== EXERCISE MATERIAL

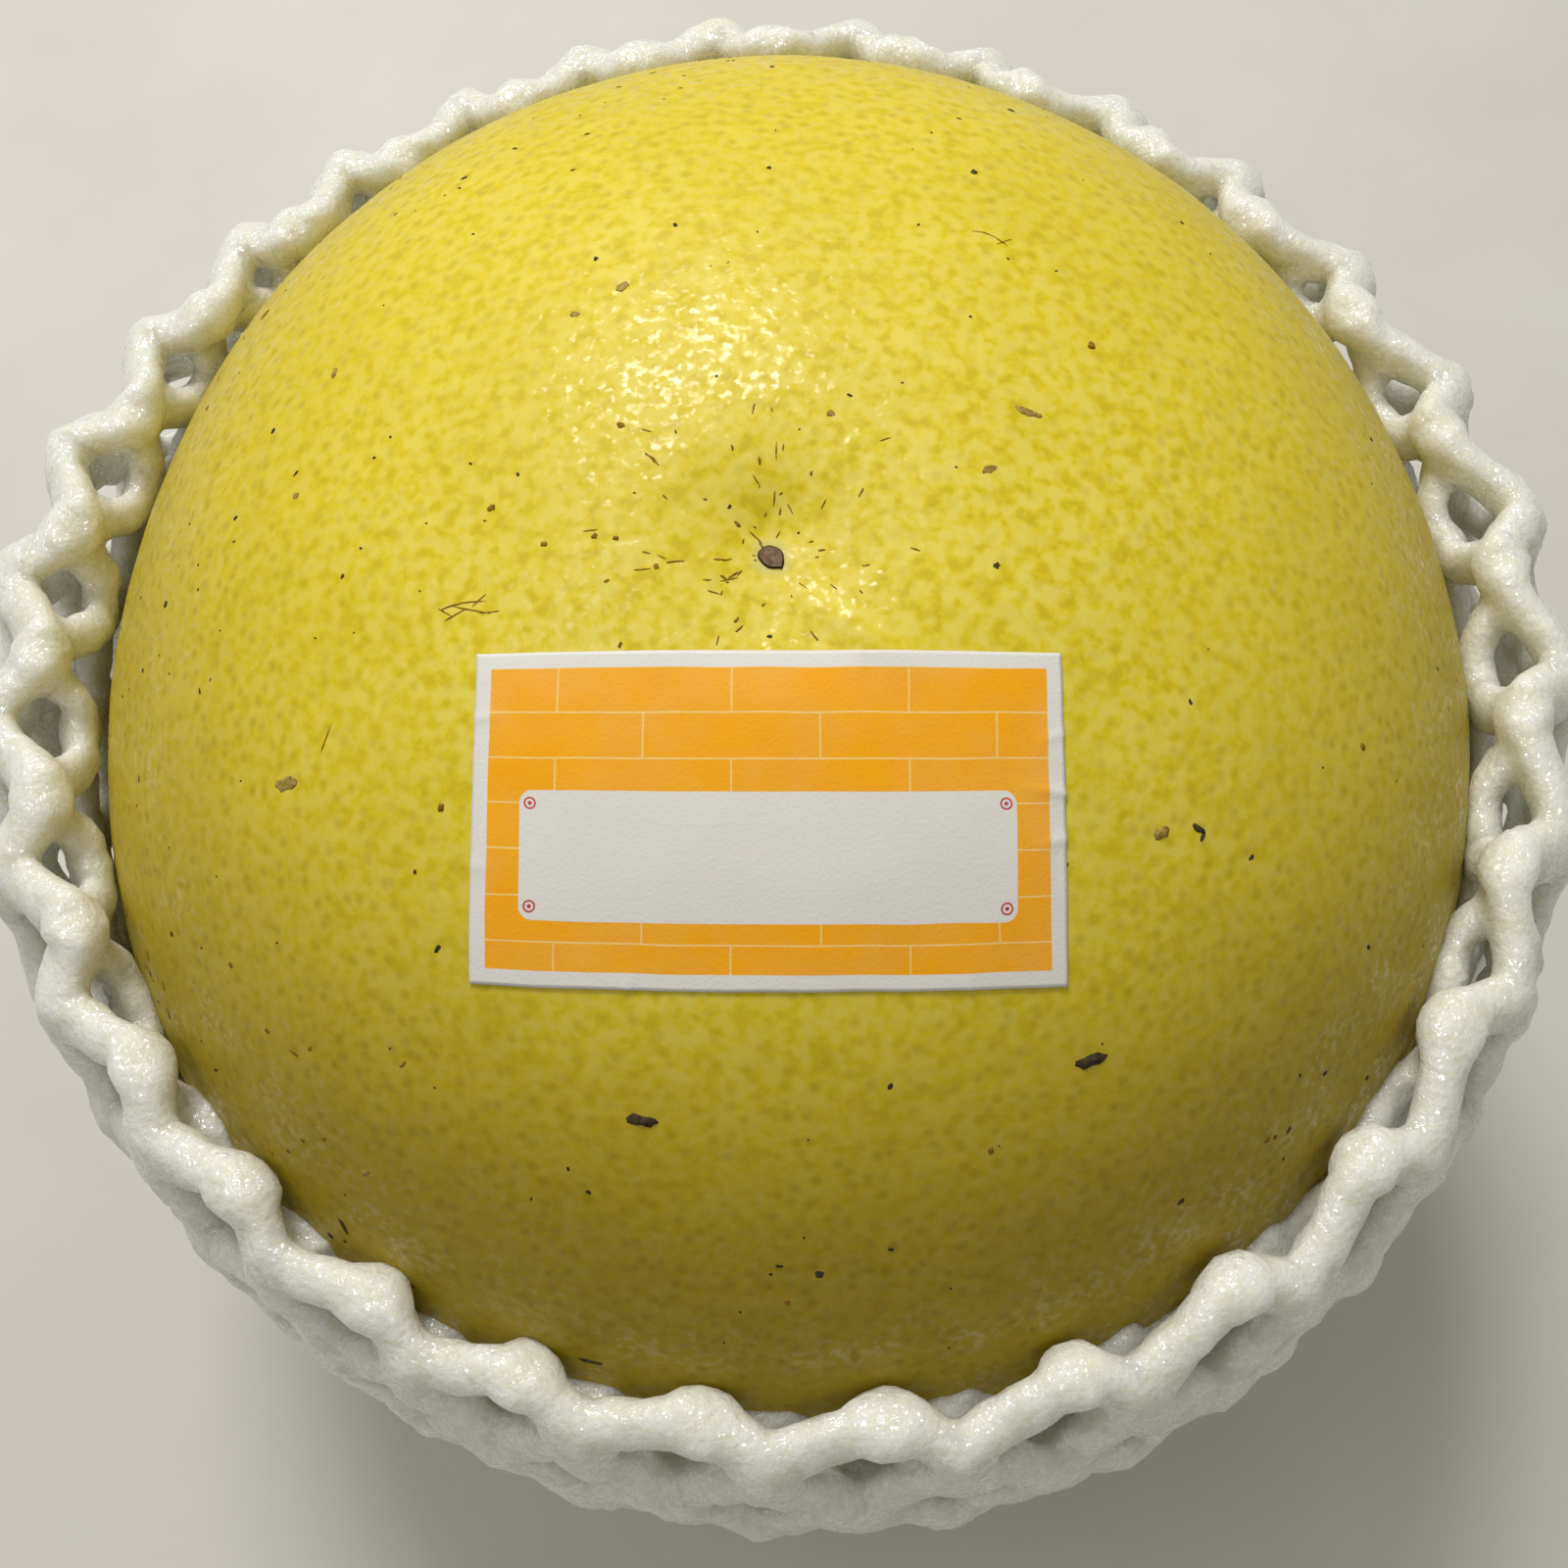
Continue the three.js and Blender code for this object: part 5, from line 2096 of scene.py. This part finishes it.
@dataclass
class Studio:
    """The pale floor, the soft light and the sky.

    Light bounces so many times in all, off dull surfaces and off glossy ones.
    """

    floor_size: float = 3000.0
    floor: GrainyFinish = GrainyFinish("floor", 0.6, paint(206, 204, 195), paint(212, 210, 202), 60.0)
    sky: tuple[float, float, float, float] = (1.0, 0.975, 0.9, 1.0)
    sky_strength: float = 0.35
    bounces: tuple[int, int, int] = (5, 3, 2)
    lamps: tuple[Lamp, ...] = (
        Lamp("key", (-175.0, 515.0, 830.0), 300.0, 6.1, (1.0, 0.985, 0.95)),
        Lamp("fill", (-365.0, 40.0, 890.0), 260.0, 0.7, (1.0, 0.985, 0.95)),
    )

    def build(self, form: FruitForm) -> None:
        """Makes the floor, the lights and the sky.

        Args:
            form: The fruit's form, which the lights point to.
        """
        half = self.floor_size / 2
        corners = np.array([[-half, -half, 0], [half, -half, 0], [half, half, 0], [-half, half, 0]])
        floor = make_object("floor", corners, [(0, 1, 2, 3)])
        floor.data.materials.append(self.floor.build())
        for lamp in self.lamps:
            lamp.light(form.centre)
        world = bpy.data.worlds.new("sky")
        world.use_nodes = True
        background = world.node_tree.nodes["Background"]
        NodeSheet(world.node_tree).give(background, {"Color": self.sky, "Strength": self.sky_strength})
        bpy.context.scene.world = world
        bpy.context.scene.view_settings.view_transform = "Standard"
        cycles = bpy.context.scene.cycles
        cycles.max_bounces, cycles.diffuse_bounces, cycles.glossy_bounces = self.bounces


def main() -> None:
    """Builds the whole scene, piece by piece."""
    logging.basicConfig(level=logging.INFO, format="%(name)s: %(message)s")
    form = FruitForm()
    view = Viewpoint()
    view.place_camera(form)
    Studio().build(form)
    grown = FruitForm(
        narrow=0.024,
        front_bulge=replace(form.front_bulge, lift=0.038),
        far_bulge=replace(form.far_bulge, lift=0.018),
    )
    fruit = Fruit(grown)
    fruit.build()
    dark = SkinMarks("dark_marks", fruit, view, MarkFinish(), DARK_MARKS)
    dark.scatter(430, 7, unit(np.array([-0.8, 0.55, 0.15])), (0.22, 0.75))
    dark.build()
    brown = MarkFinish("brown_mark", 0.8, paint(112, 82, 16), paint(166, 130, 40))
    strokes = SkinMarks("brown_strokes", fruit, view, brown, BROWN_STROKES, top_share=0.88, proud=0.02,
                        widening=1.3)
    strokes.ring_scar(26, 900)
    strokes.build()
    tan = MarkFinish("tan_mark", 0.6, paint(122, 96, 40), paint(186, 160, 84))
    SkinMarks("tan_marks", fruit, view, tan, TAN_MARKS).build()
    BlossomScar(fruit).build()
    Calyx(fruit).build()
    Label(fruit).build()
    FoamNet(form).build()


if __name__ == "__main__":
    main()
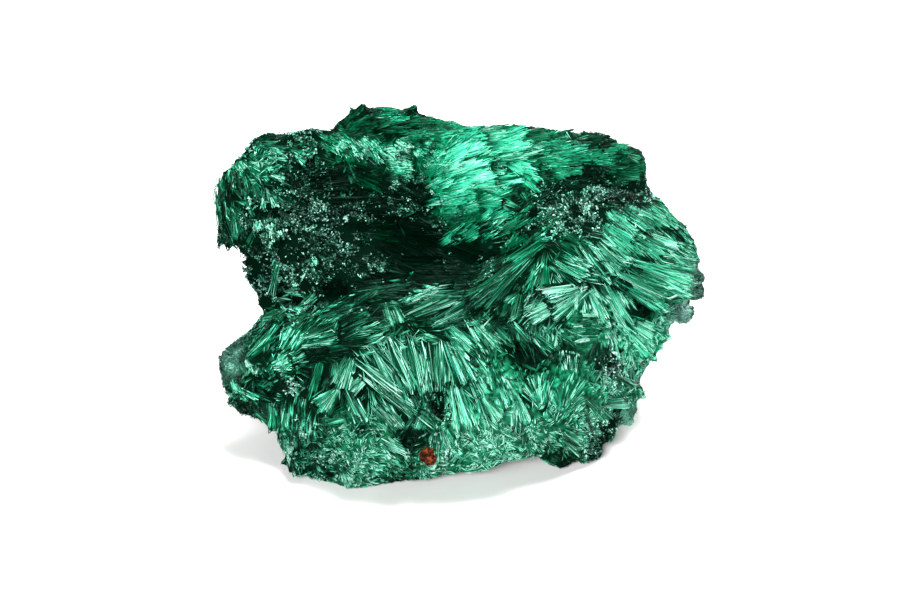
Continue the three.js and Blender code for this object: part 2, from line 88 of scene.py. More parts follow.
# Each fan: its root and tip in the view, its spread in degrees, its width at the root in mm, how
# light it is from 0 to 1, and how silvery it is from 0 to 1.
FANS = {
    "left_crown": [
        (226, 176, 227, 194, 12, 1.6, 0.42, 0.3),
        (231, 172, 233, 196, 12, 1.6, 0.30, 0.3),
        (238, 170, 241, 196, 12, 1.6, 0.48, 0.3),
        (216, 200, 220, 226, 2, 0.7, 0.60, 0.3),
        (219, 224, 226, 256, 2, 0.8, 0.24, 0),
        (224, 198, 228, 222, 2, 0.6, 0.48, 0.4),
        (232, 200, 236, 240, 2, 0.6, 0.52, 0.3),
        (240, 200, 243, 238, 2, 0.5, 0.40, 0.2),
        (226, 212, 232, 214, 2, 0.8, 0.22, 0),
        (250, 172, 261, 205, 6, 0.7, 0.40, 0),
        (266, 187, 274, 208, 30, 0.8, 0.92, 0.3),
        (254, 150, 262, 142, 20, 1.0, 0.48, 0.3),
        (262, 144, 287, 147, 12, 1.2, 0.54, 0.3),
        (268, 153, 287, 156, 12, 0.9, 0.85, 0.3),
        (272, 164, 286, 164, 12, 0.9, 0.32, 0),
        (270, 174, 286, 181, 6, 0.5, 0.85, 0.7),
        (291, 150, 310, 159, 40, 0.5, 0.62, 0.1),
        (240, 160, 244, 170, 24, 0.8, 0.90, 0.4),
        (257, 220, 259, 232, 2, 1.5, 0.85, 0.5),
        (274, 226, 274, 240, 10, 1.0, 0.95, 0.5),
        (230, 206, 238, 218, 18, 1.2, 0.55, 0.1),
        (232, 228, 240, 236, 18, 1.2, 0.50, 0.8),
        (278, 262, 271, 296, 10, 0.8, 0.60, 0.4),
        (283, 292, 301, 292, 8, 0.6, 0.68, 0.3),
        (305, 270, 293, 290, 14, 0.8, 0.85, 0.4),
        (295, 310, 315, 293, 8, 0.5, 0.80, 0.4),
        (258, 319, 292, 318, 12, 1.6, 0.60, 0.1),
        (280, 308, 298, 318, 20, 1.2, 0.98, 0.1),
        (310, 257, 316, 266, 6, 0.8, 0.85, 0.5),
    ],
    "back_ridge": [
        (345, 128, 372, 108, 22, 1.6, 0.32, 0),
        (350, 132, 400, 118, 14, 2.2, 0.34, 0.1),
        (375, 112, 410, 112, 12, 2.0, 0.50, 0),
        (395, 128, 436, 124, 12, 2.4, 0.42, 0.1),
        (340, 143, 353, 156, 24, 1.0, 0.82, 0.3),
        (350, 138, 366, 158, 16, 1.0, 0.85, 0.3),
        (359, 138, 374, 158, 16, 1.0, 0.82, 0.2),
        (369, 140, 383, 159, 16, 1.0, 0.70, 0.1),
        (382, 150, 412, 161, 14, 1.6, 0.80, 0.3),
        (390, 166, 414, 167, 12, 1.8, 0.75, 0.1),
        (397, 140, 414, 153, 20, 1.2, 0.88, 0.3),
        (414, 148, 433, 158, 20, 1.2, 0.75, 0.1),
        (322, 136, 345, 152, 16, 1.4, 0.52, 0.1),
        (405, 136, 436, 140, 14, 1.8, 0.50, 0.05),
    ],
    "silk_band": [
        (434, 165, 480, 137, 14, 2.0, 0.74, 0.05),
        (440, 168, 500, 148, 12, 2.4, 0.80, 0.05),
        (442, 135, 490, 130, 14, 2.4, 0.60, 0.05),
        (478, 140, 530, 132, 12, 2.4, 0.72, 0.05),
        (490, 155, 540, 143, 12, 2.4, 0.80, 0.05),
        (520, 138, 575, 135, 12, 2.4, 0.43, 0.1),
        (535, 152, 585, 146, 12, 2.4, 0.55, 0.1),
        (570, 140, 612, 142, 14, 2.2, 0.27, 0),
        (580, 155, 616, 156, 14, 2.2, 0.56, 0),
        (432, 193, 475, 182, 14, 2.6, 0.70, 0),
        (470, 182, 520, 176, 14, 2.4, 0.76, 0.1),
        (440, 207, 480, 199, 14, 1.8, 0.58, 0.05),
        (475, 200, 518, 190, 14, 1.8, 0.58, 0.0),
        (448, 222, 480, 215, 12, 1.4, 0.36, 0),
        (446, 243, 480, 226, 12, 1.6, 0.55, 0.00),
        (482, 219, 512, 207, 12, 1.4, 0.65, 0.0),
        (510, 162, 543, 180, 20, 1.2, 0.70, 0),
        (545, 165, 580, 168, 14, 2.0, 0.52, 0),
        (585, 168, 620, 172, 14, 1.6, 0.20, 0),
        (503, 230, 541, 208, 12, 1.0, 0.48, 0),
        (503, 250, 537, 232, 8, 0.8, 0.50, 0.0),
        (612, 148, 640, 156, 14, 1.8, 0.52, 0.1),
        (605, 170, 645, 172, 12, 1.8, 0.36, 0),
    ],
    # The hollow's fans are near black: partly the deep green of their fibres, partly painted shade of the
    # hollow.
    "basin": [
        (305, 185, 350, 178, 12, 3.0, 0.04, 0.0),
        (350, 170, 385, 182, 14, 3.0, 0.32, 0.0),
        (330, 205, 385, 205, 10, 3.0, 0.08, 0.0),
        (390, 185, 428, 205, 16, 2.4, 0.18, 0.1),
        (350, 235, 400, 235, 10, 3.0, 0.28, 0.0),
        (400, 235, 440, 245, 10, 3.0, 0.10, 0.0),
        (400, 262, 450, 262, 10, 2.4, 0.13, 0.0),
        (445, 245, 480, 262, 12, 2.4, 0.20, 0.0),
        (365, 275, 400, 280, 12, 1.8, 0.04, 0.1),
    ],
    "stem": [
        (353, 293, 415, 284, 10, 1.4, 0.36, 0.2),
        (396, 305, 440, 290, 8, 0.8, 0.62, 0.7),
        (420, 293, 468, 291, 10, 1.2, 0.58, 0.7),
        (400, 318, 466, 291, 10, 1.4, 0.52, 0.8),
        (430, 325, 471, 305, 10, 1.4, 0.48, 0.9),
        (388, 300, 397, 325, 10, 1.4, 0.65, 0.6),
        (335, 320, 372, 310, 12, 1.2, 0.32, 0.1),
        (340, 328, 373, 315, 10, 1.0, 0.42, 0.2),
        (318, 318, 345, 312, 12, 1.2, 0.34, 0.1),
    ],
    "saddle": [
        (537, 246, 470, 311, 8, 1.4, 0.50, 0.5),
        (530, 258, 474, 315, 8, 1.2, 0.52, 0.6),
        (520, 270, 464, 305, 8, 1.2, 0.40, 0.4),
        (545, 240, 505, 268, 10, 1.4, 0.50, 0.0),
        (541, 262, 530, 300, 14, 1.2, 0.68, 0.1),
        (546, 264, 541, 292, 12, 1.0, 0.42, 0.0),
        (510, 300, 500, 323, 10, 0.8, 0.46, 0),
        (520, 293, 512, 321, 10, 0.8, 0.40, 0.2),
        (552, 262, 586, 286, 12, 1.6, 0.62, 0.3),
        (562, 254, 577, 263, 8, 0.5, 0.60, 0.4),
        (560, 235, 585, 250, 16, 1.6, 0.42, 0.2),
        (574, 240, 602, 284, 10, 1.4, 0.54, 0.6),
        (586, 239, 618, 276, 10, 1.4, 0.54, 0.8),
        (599, 240, 629, 268, 10, 1.4, 0.64, 0.6),
        (588, 285, 540, 296, 10, 0.5, 0.88, 0.6),
        (587, 286, 522, 310, 10, 0.5, 0.90, 0.6),
        (587, 287, 528, 320, 10, 0.5, 0.88, 0.6),
        (588, 288, 546, 318, 10, 0.5, 0.88, 0.6),
        (589, 289, 562, 324, 14, 0.5, 0.54, 0.3),
        (590, 288, 600, 302, 14, 0.6, 0.80, 0.5),
        (590, 290, 605, 322, 14, 0.8, 0.74, 0.4),
        (590, 262, 628, 325, 8, 0.9, 0.70, 0.4),
    ],
    "flank": [
        (608, 209, 641, 236, 14, 1.8, 0.76, 0.3),
        (622, 206, 655, 230, 14, 1.8, 0.68, 0.4),
        (640, 207, 669, 229, 14, 1.6, 0.66, 0.4),
        (648, 203, 691, 236, 10, 1.6, 0.70, 0.3),
        (655, 201, 695, 241, 10, 1.6, 0.60, 0.3),
        (600, 225, 640, 255, 14, 2.0, 0.64, 0.2),
        (625, 235, 665, 258, 14, 2.0, 0.74, 0.3),
        (650, 238, 694, 258, 12, 2.0, 0.82, 0.4),
        (630, 262, 670, 275, 12, 2.0, 0.80, 0.1),
        (655, 272, 692, 290, 12, 2.2, 0.84, 0.2),
        (660, 262, 697, 270, 12, 1.8, 0.78, 0.4),
        (615, 275, 666, 301, 10, 1.6, 0.72, 0.3),
        (640, 290, 672, 306, 14, 1.6, 0.68, 0.2),
        (620, 318, 652, 340, 20, 1.8, 0.95, 0.0),
        (632, 335, 652, 355, 24, 1.6, 0.76, 0.0),
        (667, 299, 690, 289, 2, 0.4, 0.85, 0.8),
    ],
    "hand": [
        (364, 346, 396, 386, 12, 2.2, 0.62, 0.5),
        (374, 340, 404, 392, 8, 2.0, 0.80, 0.5),
        (387, 336, 412, 398, 6, 2.0, 0.72, 0.4),
        (400, 337, 418, 402, 6, 1.8, 0.78, 0.5),
        # A small fan made near white: a painted highlight where the light catches the hand's fibres.
        (393, 350, 399, 367, 6, 0.8, 0.99, 0.9),
        (352, 362, 418, 412, 6, 1.5, 0.78, 0.8),
        (380, 382, 438, 426, 6, 1.0, 0.70, 0.6),
        (352, 357, 340, 391, 16, 1.6, 0.70, 0.6),
        (345, 388, 362, 424, 12, 1.4, 0.64, 0.3),
        (352, 400, 366, 434, 12, 1.2, 0.28, 0),
        (363, 378, 349, 392, 8, 1.2, 0.99, 0.6),
        (372, 401, 399, 429, 8, 1.2, 0.52, 0.9),
        (380, 402, 404, 428, 10, 1.0, 0.74, 0.95),
        (412, 336, 427, 392, 5, 1.4, 0.66, 0.4),
        (420, 336, 431, 392, 4, 1.0, 0.84, 0.6),
        (428, 336, 436, 392, 4, 1.2, 0.50, 0.8),
        (437, 340, 441, 390, 4, 1.3, 0.52, 0.8),
        (444, 350, 447, 390, 8, 1.0, 0.54, 0.3),
        (446, 326, 472, 352, 12, 1.4, 0.72, 0.3),
        (448, 340, 468, 386, 10, 1.4, 0.90, 0.3),
        (452, 362, 462, 400, 12, 1.4, 0.80, 0.3),
        (455, 386, 466, 428, 14, 1.8, 0.95, 0.2),
        (468, 366, 486, 398, 14, 1.4, 0.84, 0.3),
        (468, 318, 494, 350, 12, 1.4, 0.68, 0.4),
        (478, 316, 505, 345, 12, 1.4, 0.62, 0.4),
        (492, 343, 495, 362, 8, 0.9, 0.42, 0.6),
        (491, 364, 498, 390, 10, 1.2, 0.50, 0.2),
        (500, 376, 513, 404, 12, 1.4, 0.82, 0.4),
        (510, 322, 530, 345, 16, 1.2, 0.55, 0.4),
        (480, 396, 496, 426, 18, 1.6, 0.78, 0.3),
        (425, 400, 418, 430, 20, 1.0, 0.55, 0.3),
    ],
    "belly": [
        (540, 405, 524, 376, 20, 0.6, 0.78, 0.05),
        (541, 405, 536, 370, 16, 0.6, 0.86, 0.05),
        (542, 405, 547, 378, 16, 0.6, 0.78, 0.05),
        (563, 372, 564, 350, 12, 1.0, 0.72, 0.6),
        (574, 372, 575, 350, 12, 1.0, 0.76, 0.6),
        (560, 412, 551, 388, 16, 0.6, 0.70, 0.2),
        (560, 412, 570, 378, 16, 0.6, 0.62, 0.2),
        (561, 412, 584, 374, 14, 0.6, 0.70, 0.3),
        (562, 412, 587, 393, 16, 0.6, 0.58, 0.2),
        (570, 319, 604, 322, 10, 1.2, 0.62, 0.3),
        (568, 332, 600, 330, 12, 1.2, 0.60, 0.3),
        (570, 327, 583, 324, 6, 0.4, 0.70, 0.9),
        (574, 343, 591, 336, 6, 0.4, 0.95, 0.9),
        (598, 340, 590, 362, 14, 1.0, 0.32, 0.2),
        (604, 340, 609, 363, 14, 1.0, 0.20, 0),
        (600, 404, 637, 398, 10, 0.8, 0.99, 0.3),
        (612, 376, 634, 392, 18, 1.2, 0.60, 0.1),
        (585, 400, 604, 424, 24, 1.2, 0.56, 0.2),
        (532, 335, 552, 352, 18, 1.2, 0.44, 0.3),
        (548, 330, 560, 350, 18, 1.2, 0.34, 0.1),
        (515, 395, 522, 425, 24, 1.0, 0.82, 0.3),
    ],
    "side": [
        (246, 358, 272, 333, 10, 0.9, 0.55, 0.2),
        (262, 345, 284, 322, 12, 0.9, 0.60, 0.2),
        (282, 350, 296, 326, 26, 1.0, 0.80, 0.1),
        (290, 352, 306, 330, 20, 1.0, 0.72, 0.1),
        (272, 367, 300, 362, 34, 0.7, 0.99, 0.1),
        (300, 342, 344, 330, 10, 1.4, 0.68, 0.2),
        (302, 350, 346, 344, 10, 1.4, 0.42, 0.2),
        (321, 361, 309, 400, 12, 0.9, 0.40, 0.1),
        (335, 359, 334, 379, 8, 0.7, 0.70, 0.3),
        (338, 387, 315, 404, 14, 0.5, 0.82, 0.3),
        (338, 388, 322, 416, 14, 0.5, 0.84, 0.3),
        (339, 388, 334, 404, 14, 0.5, 0.85, 0.3),
        (320, 423, 346, 412, 12, 0.9, 0.66, 0.0),
        (338, 428, 351, 423, 6, 0.4, 0.56, 0.9),
        (232, 378, 239, 392, 10, 0.8, 0.90, 0.2),
        (238, 390, 261, 402, 6, 0.9, 0.84, 0),
        (246, 359, 250, 368, 8, 0.3, 0.98, 0.8),
        (254, 374, 250, 366, 8, 0.3, 0.98, 0.8),
        (258, 367, 254, 376, 8, 0.3, 0.70, 0.8),
        (270, 402, 270, 430, 12, 1.2, 0.66, 0.0),
        (284, 402, 286, 430, 12, 1.2, 0.52, 0.1),
        (306, 380, 300, 410, 16, 1.0, 0.64, 0.3),
        (262, 385, 276, 372, 20, 0.8, 0.55, 0.1),
    ],
    "chin": [
        (378, 438, 408, 452, 8, 0.8, 0.75, 0.8),
        (406, 448, 409, 461, 8, 0.5, 0.98, 0.8),
        (455, 462, 468, 448, 20, 1.0, 0.80, 0.1),
        (440, 424, 446, 446, 26, 1.0, 0.52, 0.3),
        (283, 444, 293, 452, 30, 1.0, 0.99, 0.9),
        (560, 432, 588, 446, 20, 1.2, 0.66, 0.3),
    ],
}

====

> GIVEN PROBLEM
Count the lines in the material above where the string "from" appears, then state only that count.

> EXPECTED ANSWER
3